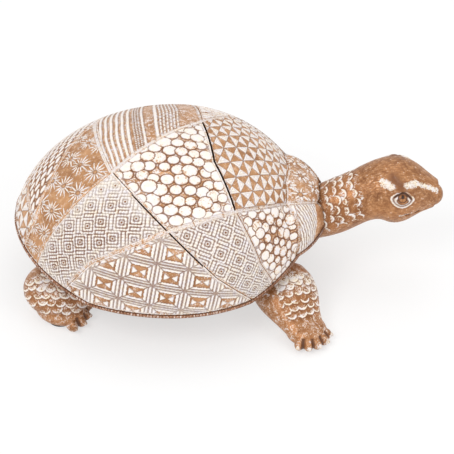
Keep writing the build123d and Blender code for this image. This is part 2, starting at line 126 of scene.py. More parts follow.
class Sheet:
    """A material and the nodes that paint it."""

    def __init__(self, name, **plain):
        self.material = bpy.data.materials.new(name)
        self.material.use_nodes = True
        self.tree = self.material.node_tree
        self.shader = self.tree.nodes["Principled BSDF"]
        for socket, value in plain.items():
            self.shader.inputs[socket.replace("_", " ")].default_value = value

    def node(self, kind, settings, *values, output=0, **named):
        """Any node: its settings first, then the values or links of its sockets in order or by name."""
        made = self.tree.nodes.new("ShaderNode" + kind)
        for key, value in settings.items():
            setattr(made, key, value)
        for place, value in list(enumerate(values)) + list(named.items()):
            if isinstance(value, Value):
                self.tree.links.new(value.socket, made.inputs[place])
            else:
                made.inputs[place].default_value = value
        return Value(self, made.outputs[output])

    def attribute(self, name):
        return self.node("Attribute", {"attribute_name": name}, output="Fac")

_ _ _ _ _

> Task objective
Write the listing out again, exactly as shown above.

> Full output
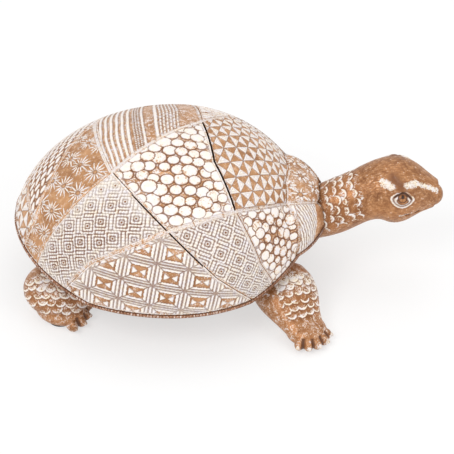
Keep writing the build123d and Blender code for this image. This is part 2, starting at line 126 of scene.py. More parts follow.
class Sheet:
    """A material and the nodes that paint it."""

    def __init__(self, name, **plain):
        self.material = bpy.data.materials.new(name)
        self.material.use_nodes = True
        self.tree = self.material.node_tree
        self.shader = self.tree.nodes["Principled BSDF"]
        for socket, value in plain.items():
            self.shader.inputs[socket.replace("_", " ")].default_value = value

    def node(self, kind, settings, *values, output=0, **named):
        """Any node: its settings first, then the values or links of its sockets in order or by name."""
        made = self.tree.nodes.new("ShaderNode" + kind)
        for key, value in settings.items():
            setattr(made, key, value)
        for place, value in list(enumerate(values)) + list(named.items()):
            if isinstance(value, Value):
                self.tree.links.new(value.socket, made.inputs[place])
            else:
                made.inputs[place].default_value = value
        return Value(self, made.outputs[output])

    def attribute(self, name):
        return self.node("Attribute", {"attribute_name": name}, output="Fac")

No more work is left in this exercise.